■ Aim: Begin with the line that contains "Write part 4", end with the line that contains "stations = SmoothPath([(x, s, 0)", and extract exactly that stretch of lines.

■ Raw records:

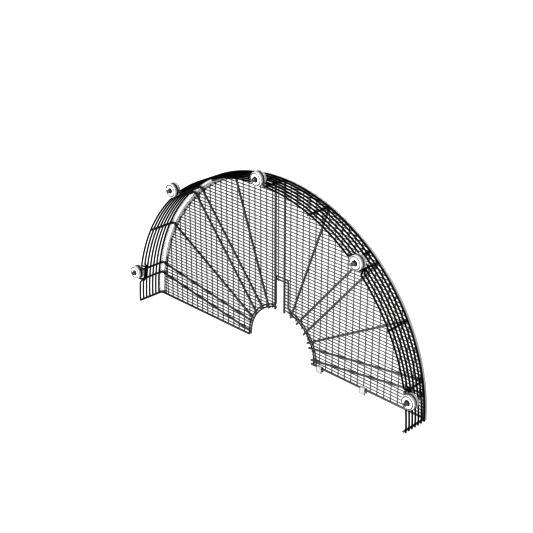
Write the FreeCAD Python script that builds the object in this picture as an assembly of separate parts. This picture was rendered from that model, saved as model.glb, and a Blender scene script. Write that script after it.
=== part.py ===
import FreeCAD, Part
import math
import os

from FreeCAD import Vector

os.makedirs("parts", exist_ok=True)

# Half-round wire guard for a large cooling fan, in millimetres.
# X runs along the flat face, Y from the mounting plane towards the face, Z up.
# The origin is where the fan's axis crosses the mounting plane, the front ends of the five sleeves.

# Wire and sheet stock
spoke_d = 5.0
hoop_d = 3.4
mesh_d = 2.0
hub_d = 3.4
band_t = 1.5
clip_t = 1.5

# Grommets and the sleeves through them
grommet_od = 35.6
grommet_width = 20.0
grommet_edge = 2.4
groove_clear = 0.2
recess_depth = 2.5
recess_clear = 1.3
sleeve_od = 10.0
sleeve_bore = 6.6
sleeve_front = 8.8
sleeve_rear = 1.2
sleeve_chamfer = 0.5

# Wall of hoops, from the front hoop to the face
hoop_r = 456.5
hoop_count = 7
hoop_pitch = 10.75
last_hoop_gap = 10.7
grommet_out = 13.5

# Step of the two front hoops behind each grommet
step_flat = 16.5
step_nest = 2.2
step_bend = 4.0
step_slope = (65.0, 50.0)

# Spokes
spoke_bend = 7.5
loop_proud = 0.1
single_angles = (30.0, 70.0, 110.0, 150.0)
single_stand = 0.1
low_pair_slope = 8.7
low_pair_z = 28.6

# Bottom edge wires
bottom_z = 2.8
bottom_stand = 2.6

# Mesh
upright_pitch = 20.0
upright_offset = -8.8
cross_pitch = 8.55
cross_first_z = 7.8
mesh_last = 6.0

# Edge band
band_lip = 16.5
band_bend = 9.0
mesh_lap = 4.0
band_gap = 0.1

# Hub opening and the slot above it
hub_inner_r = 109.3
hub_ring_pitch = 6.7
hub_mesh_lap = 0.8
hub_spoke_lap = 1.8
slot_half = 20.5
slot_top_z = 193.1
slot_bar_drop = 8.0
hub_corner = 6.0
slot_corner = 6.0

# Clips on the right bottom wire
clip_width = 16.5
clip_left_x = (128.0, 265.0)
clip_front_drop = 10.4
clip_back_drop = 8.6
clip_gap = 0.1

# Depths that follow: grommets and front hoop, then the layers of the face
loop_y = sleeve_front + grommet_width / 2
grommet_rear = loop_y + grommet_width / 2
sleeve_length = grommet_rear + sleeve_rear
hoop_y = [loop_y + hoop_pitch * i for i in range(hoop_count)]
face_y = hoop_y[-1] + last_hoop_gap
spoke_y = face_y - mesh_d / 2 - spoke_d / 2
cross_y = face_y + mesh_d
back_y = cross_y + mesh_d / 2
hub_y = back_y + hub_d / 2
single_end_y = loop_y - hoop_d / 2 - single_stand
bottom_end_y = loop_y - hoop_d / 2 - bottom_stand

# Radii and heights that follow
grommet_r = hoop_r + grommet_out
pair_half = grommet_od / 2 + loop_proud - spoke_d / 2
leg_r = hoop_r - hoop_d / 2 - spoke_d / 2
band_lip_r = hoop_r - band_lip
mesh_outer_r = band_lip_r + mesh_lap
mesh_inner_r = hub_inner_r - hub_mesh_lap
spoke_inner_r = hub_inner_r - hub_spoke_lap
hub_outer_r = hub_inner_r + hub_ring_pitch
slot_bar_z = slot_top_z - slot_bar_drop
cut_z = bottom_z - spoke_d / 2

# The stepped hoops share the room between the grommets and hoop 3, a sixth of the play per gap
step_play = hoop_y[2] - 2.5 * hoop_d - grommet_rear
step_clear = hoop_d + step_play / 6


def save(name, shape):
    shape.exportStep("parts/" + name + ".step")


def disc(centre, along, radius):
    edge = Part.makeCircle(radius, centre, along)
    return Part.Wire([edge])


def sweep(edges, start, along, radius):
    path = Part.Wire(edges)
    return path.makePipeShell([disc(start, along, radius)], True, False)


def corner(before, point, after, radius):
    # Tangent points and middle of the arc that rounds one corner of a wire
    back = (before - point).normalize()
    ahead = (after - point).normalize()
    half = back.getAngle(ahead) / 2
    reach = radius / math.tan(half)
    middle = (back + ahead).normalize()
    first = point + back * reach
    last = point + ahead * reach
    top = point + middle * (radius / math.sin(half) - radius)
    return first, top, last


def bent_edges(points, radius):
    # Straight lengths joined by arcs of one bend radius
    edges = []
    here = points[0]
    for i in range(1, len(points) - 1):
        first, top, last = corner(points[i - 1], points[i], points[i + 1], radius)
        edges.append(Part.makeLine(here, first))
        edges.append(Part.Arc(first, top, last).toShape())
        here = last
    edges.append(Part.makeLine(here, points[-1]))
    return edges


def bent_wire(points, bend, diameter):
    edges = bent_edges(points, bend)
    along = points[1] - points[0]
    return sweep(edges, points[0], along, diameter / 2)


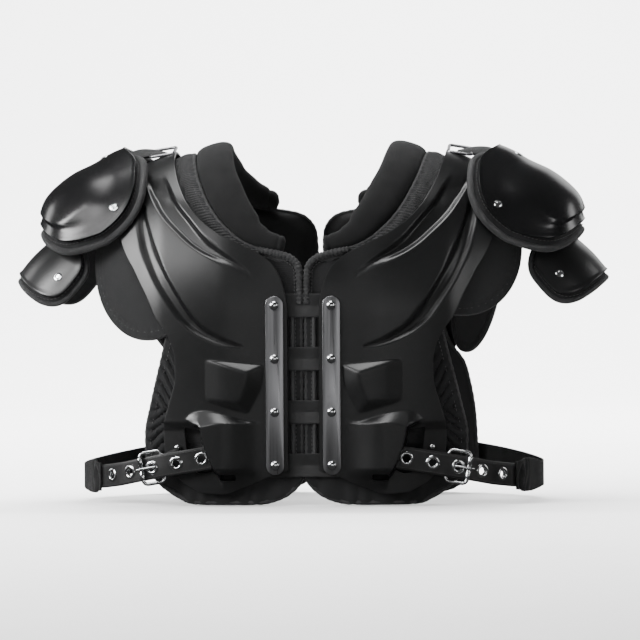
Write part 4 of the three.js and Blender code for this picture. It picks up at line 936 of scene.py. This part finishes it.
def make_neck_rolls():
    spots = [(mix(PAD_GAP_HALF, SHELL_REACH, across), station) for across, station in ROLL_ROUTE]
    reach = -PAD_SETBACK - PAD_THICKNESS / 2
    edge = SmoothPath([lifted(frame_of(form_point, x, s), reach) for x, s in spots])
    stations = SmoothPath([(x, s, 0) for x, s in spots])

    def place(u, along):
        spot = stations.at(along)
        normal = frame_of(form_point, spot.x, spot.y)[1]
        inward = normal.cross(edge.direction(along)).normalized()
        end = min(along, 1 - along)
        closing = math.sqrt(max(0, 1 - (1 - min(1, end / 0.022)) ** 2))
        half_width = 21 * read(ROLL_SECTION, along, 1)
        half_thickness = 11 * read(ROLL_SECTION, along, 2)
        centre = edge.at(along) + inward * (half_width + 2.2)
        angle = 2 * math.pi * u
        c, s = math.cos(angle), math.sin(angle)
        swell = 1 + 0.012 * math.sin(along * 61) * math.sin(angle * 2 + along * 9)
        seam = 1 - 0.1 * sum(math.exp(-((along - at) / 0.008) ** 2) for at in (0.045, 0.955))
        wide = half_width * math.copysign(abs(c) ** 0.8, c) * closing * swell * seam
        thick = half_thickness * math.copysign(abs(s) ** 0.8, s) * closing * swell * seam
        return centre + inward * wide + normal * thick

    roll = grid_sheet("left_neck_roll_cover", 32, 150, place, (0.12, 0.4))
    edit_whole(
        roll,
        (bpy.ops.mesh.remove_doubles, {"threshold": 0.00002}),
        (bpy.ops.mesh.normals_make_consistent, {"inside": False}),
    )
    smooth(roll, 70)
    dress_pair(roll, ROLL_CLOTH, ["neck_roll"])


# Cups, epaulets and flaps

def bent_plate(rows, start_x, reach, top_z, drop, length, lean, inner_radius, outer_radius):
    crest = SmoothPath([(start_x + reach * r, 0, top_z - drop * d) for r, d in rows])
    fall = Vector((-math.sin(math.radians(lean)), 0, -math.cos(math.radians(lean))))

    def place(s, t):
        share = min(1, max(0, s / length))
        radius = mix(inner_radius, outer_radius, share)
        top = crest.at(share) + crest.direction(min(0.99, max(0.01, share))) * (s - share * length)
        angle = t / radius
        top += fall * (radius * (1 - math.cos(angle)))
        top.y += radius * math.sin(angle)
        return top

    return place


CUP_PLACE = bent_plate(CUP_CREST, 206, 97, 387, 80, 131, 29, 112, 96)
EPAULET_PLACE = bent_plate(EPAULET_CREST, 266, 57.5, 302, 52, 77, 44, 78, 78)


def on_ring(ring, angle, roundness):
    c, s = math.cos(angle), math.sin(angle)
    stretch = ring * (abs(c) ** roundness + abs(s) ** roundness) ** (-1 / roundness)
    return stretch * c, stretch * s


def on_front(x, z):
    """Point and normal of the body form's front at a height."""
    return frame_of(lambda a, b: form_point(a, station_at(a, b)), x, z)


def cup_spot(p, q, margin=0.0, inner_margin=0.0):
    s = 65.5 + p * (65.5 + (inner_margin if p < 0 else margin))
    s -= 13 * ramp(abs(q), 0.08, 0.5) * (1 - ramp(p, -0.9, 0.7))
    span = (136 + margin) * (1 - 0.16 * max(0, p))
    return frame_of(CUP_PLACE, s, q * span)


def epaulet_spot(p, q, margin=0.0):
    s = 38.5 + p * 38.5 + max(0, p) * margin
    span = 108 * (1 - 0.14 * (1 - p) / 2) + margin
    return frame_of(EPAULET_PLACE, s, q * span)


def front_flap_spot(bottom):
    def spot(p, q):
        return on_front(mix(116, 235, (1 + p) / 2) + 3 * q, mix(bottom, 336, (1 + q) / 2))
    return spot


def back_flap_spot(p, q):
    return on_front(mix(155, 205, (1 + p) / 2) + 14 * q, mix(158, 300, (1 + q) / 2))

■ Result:
Write part 4 of the three.js and Blender code for this picture. It picks up at line 936 of scene.py. This part finishes it.
def make_neck_rolls():
    spots = [(mix(PAD_GAP_HALF, SHELL_REACH, across), station) for across, station in ROLL_ROUTE]
    reach = -PAD_SETBACK - PAD_THICKNESS / 2
    edge = SmoothPath([lifted(frame_of(form_point, x, s), reach) for x, s in spots])
    stations = SmoothPath([(x, s, 0) for x, s in spots])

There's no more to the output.